Transfer RNA (m 7 G46) methyltransferase catalyzes methyl‐transfer from S‐adenosyl‐L‐methionine to N 7 atom of the semi‐conserved G46 base in tRNA. Aquifex aeolicus is a hyper thermophilic eubacterium that grows at close to 95°C. A. aeolicus tRNA (m 7 G46) methyltransferase [TrmB] has an elongated C‐terminal region as compared with mesophilic counterparts. In this study, the authors focused on the functions of this C‐terminal region.
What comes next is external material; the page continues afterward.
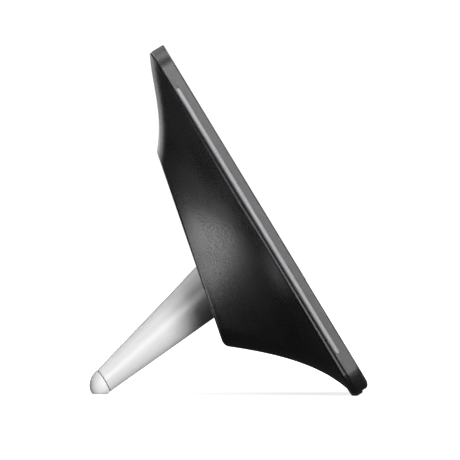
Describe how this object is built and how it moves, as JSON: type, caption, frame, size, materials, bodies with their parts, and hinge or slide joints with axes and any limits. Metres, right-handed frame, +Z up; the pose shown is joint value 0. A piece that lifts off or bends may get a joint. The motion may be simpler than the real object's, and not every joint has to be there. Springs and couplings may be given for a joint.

Analytic gel filtration chromatography and amino acid sequencing reveled that the start point (Glu202) of the C‐terminal region is often cleaved by proteases during purification steps and the C‐terminal region tightly binds to another subunit even in the presence of 6M urea. Because the C‐terminal region contains abundant basic amino acid residues, the authors assumed that some of these residues might be involved in tRNA binding. To address this idea, the authors prepared eight alanine substitution mutant proteins. However, measurements of initial velocities of these mutant proteins suggested that the basic amino acid residues in the C‐terminal region are not involved in tRNA binding. The authors investigated effects of the deletion of the C‐terminal region. Deletion mutant protein of the C‐terminal region (the core protein) was precipitated by incubation at 85°C, while the wild type protein was soluble at that temperature, demonstrating that the C‐terminal region contributes to the protein stability at high temperatures. The core protein had a methyl‐transfer activity to yeast tRNA Phe transcript. Furthermore, the core protein slowly methylated tRNA transcripts, which did not contain G46 base. Moreover, the modified base was identified as m 7 G by two‐dimensional thin layer chromatography. Thus, the deletion of the C‐terminal region causes nonspecific methylation of N 7 atom of guanine base(s) in tRNA transcripts. Proteins 2008. © 2007 Wiley‐Liss, Inc.